►

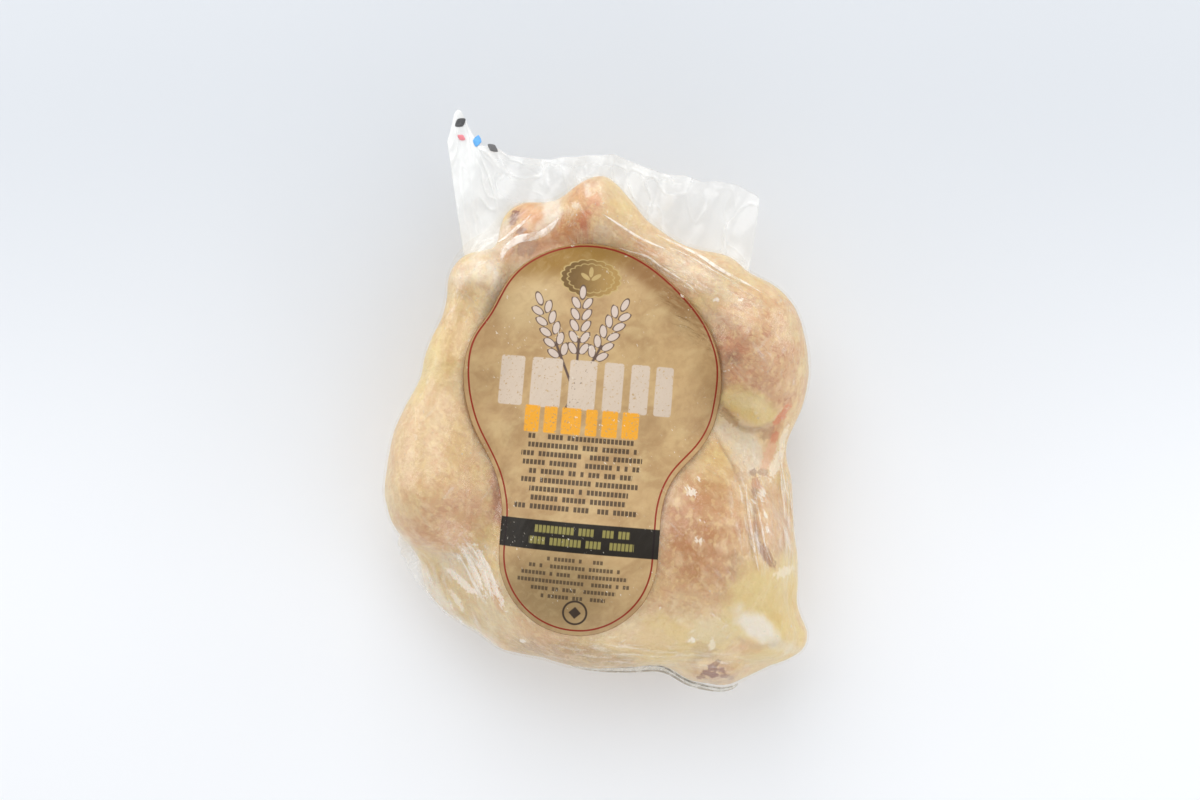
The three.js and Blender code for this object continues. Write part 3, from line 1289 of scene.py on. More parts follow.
@dataclass(frozen=True)
class Studio:
    """A pale floor, greyer past the header by its own tone and by painted shade, soft lights and a camera
    that looks straight down on the pack.
    """

    millimetres_per_pixel: float = 0.45
    image_width: int = 1200
    sensor: float = 36.0
    height: float = 1.15
    look_level: float = 0.045
    look_at: Vec2 = (0.0016, 0.0002)
    floor_half: float = 4.0
    floor_far_grey_and_shade: Colour = shown(215, 219, 224)
    floor_near: Colour = shown(246, 248, 251)
    side_lamps: tuple[Vec3, ...] = ((1, 0.3, 2.7), (-1, 0.3, 2.7), (0.2, -1, 2.2), (-0.2, 1, 3.2))
    side_reach: float = 0.95
    side_height: float = 0.3
    side_width: float = 0.7
    world_colour: Colour = (0.96, 0.975, 1.0)
    world_strength: float = 0.56

    def build(self) -> None:
        """Makes the floor, the world's light, the lamps and the camera.

        Each side lamp is given by the way that it lies and its power.
        """
        self.make_floor()
        self.make_world()
        self.make_lamp("key", (-0.25, 0.95, 1.25), 1.3, 8.0)
        self.make_lamp("fill", (0.9, -0.2, 1.2), 1.2, 3.0)
        for number, (x, y, power) in enumerate(self.side_lamps):
            place = (self.side_reach * x, self.side_reach * y, self.side_height)
            self.make_lamp(f"side_{number}", place, self.side_width, power)
        self.make_camera()

    def make_floor(self) -> None:
        """A wide level square, a little greyer past the header than below the neck: partly a greyer tone and
        partly painted shade.
        """
        mesh = bpy.data.meshes.new("floor")
        half = self.floor_half
        corners = [(-half, -half, 0), (half, -half, 0), (half, half, 0), (-half, half, 0)]
        mesh.from_pydata(corners, [], [(0, 1, 2, 3)])
        g = Graph("paper_floor")
        y = g.node("SeparateXYZ", {0: g.place}, 1)
        # Painted shade, with a greyer tone: the floor's colour darkens towards the header.
        tone = g.mix(y.step(-0.12, 0.16), self.floor_near, self.floor_far_grey_and_shade)
        mesh.materials.append(g.finish(g.principled(tone, 0.8)))
        floor = placed("floor", mesh)

    def make_world(self) -> None:
        """An even pale sky."""
        world = bpy.data.worlds.new("studio")
        world.use_nodes = True
        background = world.node_tree.nodes["Background"]
        background.inputs["Color"].default_value = (*self.world_colour, 1.0)
        background.inputs["Strength"].default_value = self.world_strength
        bpy.context.scene.world = world
        bpy.context.scene.view_settings.view_transform = "Standard"

    def make_lamp(self, name: str, place: Vec3, width: float, power: float) -> None:
        """A square soft box that points at the pack.

        Args:
            name: its name.
            place: where it stands, in metres.
            width: its width, in metres.
            power: its power, in watts.
        """
        light = bpy.data.lights.new(name, "AREA")
        light.size = width
        light.energy = power
        lamp = placed(name, light, place)
        towards = Vector((0.0, 0.0, 0.04)) - lamp.location
        lamp.rotation_euler = towards.to_track_quat("-Z", "Y").to_euler()

    def make_camera(self) -> None:
        """A long lens straight above, at the scale set at the level looked at."""
        camera = bpy.data.cameras.new("camera")
        field_width = self.millimetres_per_pixel * MM * self.image_width
        camera.sensor_width = self.sensor
        camera.lens = self.sensor * self.height / field_width
        place = (*self.look_at, self.look_level + self.height)
        bpy.context.scene.camera = placed("camera", camera, place)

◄

**Exercise directions:** Output the full listing exactly as it stands.

**Complete response:**
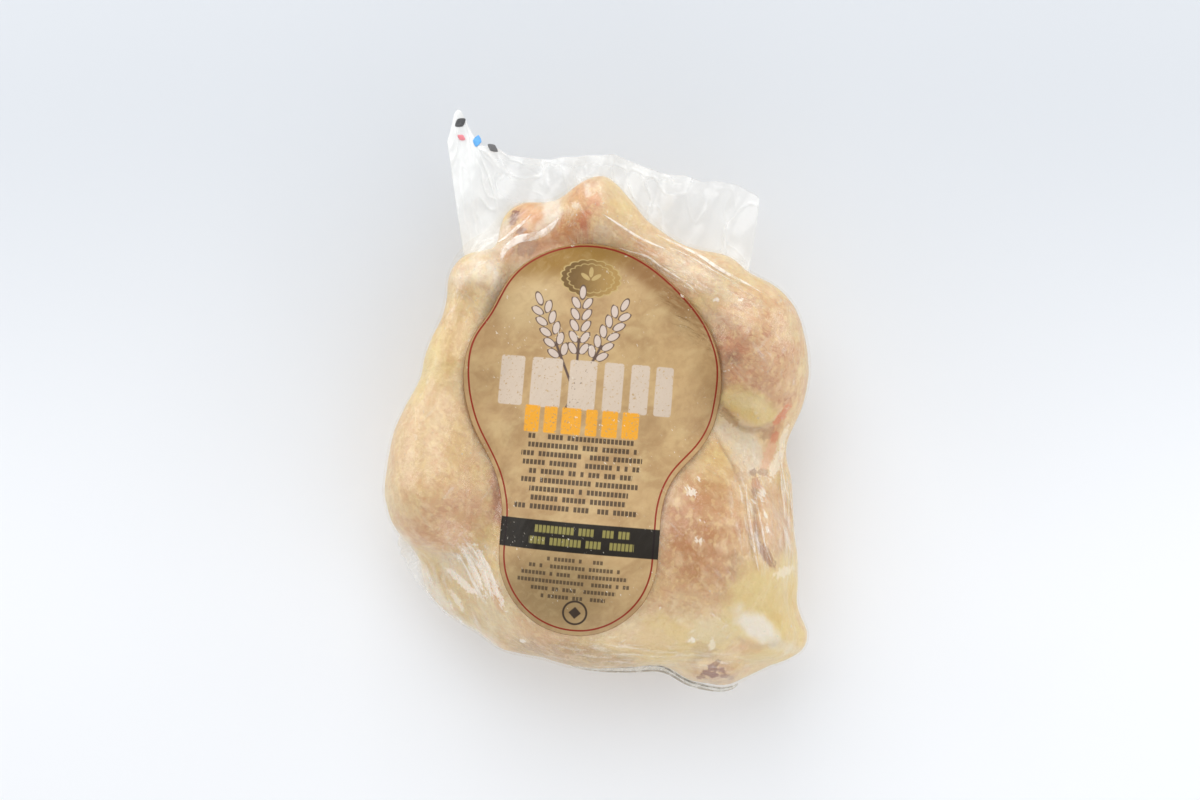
The three.js and Blender code for this object continues. Write part 3, from line 1289 of scene.py on. More parts follow.
@dataclass(frozen=True)
class Studio:
    """A pale floor, greyer past the header by its own tone and by painted shade, soft lights and a camera
    that looks straight down on the pack.
    """

    millimetres_per_pixel: float = 0.45
    image_width: int = 1200
    sensor: float = 36.0
    height: float = 1.15
    look_level: float = 0.045
    look_at: Vec2 = (0.0016, 0.0002)
    floor_half: float = 4.0
    floor_far_grey_and_shade: Colour = shown(215, 219, 224)
    floor_near: Colour = shown(246, 248, 251)
    side_lamps: tuple[Vec3, ...] = ((1, 0.3, 2.7), (-1, 0.3, 2.7), (0.2, -1, 2.2), (-0.2, 1, 3.2))
    side_reach: float = 0.95
    side_height: float = 0.3
    side_width: float = 0.7
    world_colour: Colour = (0.96, 0.975, 1.0)
    world_strength: float = 0.56

    def build(self) -> None:
        """Makes the floor, the world's light, the lamps and the camera.

        Each side lamp is given by the way that it lies and its power.
        """
        self.make_floor()
        self.make_world()
        self.make_lamp("key", (-0.25, 0.95, 1.25), 1.3, 8.0)
        self.make_lamp("fill", (0.9, -0.2, 1.2), 1.2, 3.0)
        for number, (x, y, power) in enumerate(self.side_lamps):
            place = (self.side_reach * x, self.side_reach * y, self.side_height)
            self.make_lamp(f"side_{number}", place, self.side_width, power)
        self.make_camera()

    def make_floor(self) -> None:
        """A wide level square, a little greyer past the header than below the neck: partly a greyer tone and
        partly painted shade.
        """
        mesh = bpy.data.meshes.new("floor")
        half = self.floor_half
        corners = [(-half, -half, 0), (half, -half, 0), (half, half, 0), (-half, half, 0)]
        mesh.from_pydata(corners, [], [(0, 1, 2, 3)])
        g = Graph("paper_floor")
        y = g.node("SeparateXYZ", {0: g.place}, 1)
        # Painted shade, with a greyer tone: the floor's colour darkens towards the header.
        tone = g.mix(y.step(-0.12, 0.16), self.floor_near, self.floor_far_grey_and_shade)
        mesh.materials.append(g.finish(g.principled(tone, 0.8)))
        floor = placed("floor", mesh)

    def make_world(self) -> None:
        """An even pale sky."""
        world = bpy.data.worlds.new("studio")
        world.use_nodes = True
        background = world.node_tree.nodes["Background"]
        background.inputs["Color"].default_value = (*self.world_colour, 1.0)
        background.inputs["Strength"].default_value = self.world_strength
        bpy.context.scene.world = world
        bpy.context.scene.view_settings.view_transform = "Standard"

    def make_lamp(self, name: str, place: Vec3, width: float, power: float) -> None:
        """A square soft box that points at the pack.

        Args:
            name: its name.
            place: where it stands, in metres.
            width: its width, in metres.
            power: its power, in watts.
        """
        light = bpy.data.lights.new(name, "AREA")
        light.size = width
        light.energy = power
        lamp = placed(name, light, place)
        towards = Vector((0.0, 0.0, 0.04)) - lamp.location
        lamp.rotation_euler = towards.to_track_quat("-Z", "Y").to_euler()

    def make_camera(self) -> None:
        """A long lens straight above, at the scale set at the level looked at."""
        camera = bpy.data.cameras.new("camera")
        field_width = self.millimetres_per_pixel * MM * self.image_width
        camera.sensor_width = self.sensor
        camera.lens = self.sensor * self.height / field_width
        place = (*self.look_at, self.look_level + self.height)
        bpy.context.scene.camera = placed("camera", camera, place)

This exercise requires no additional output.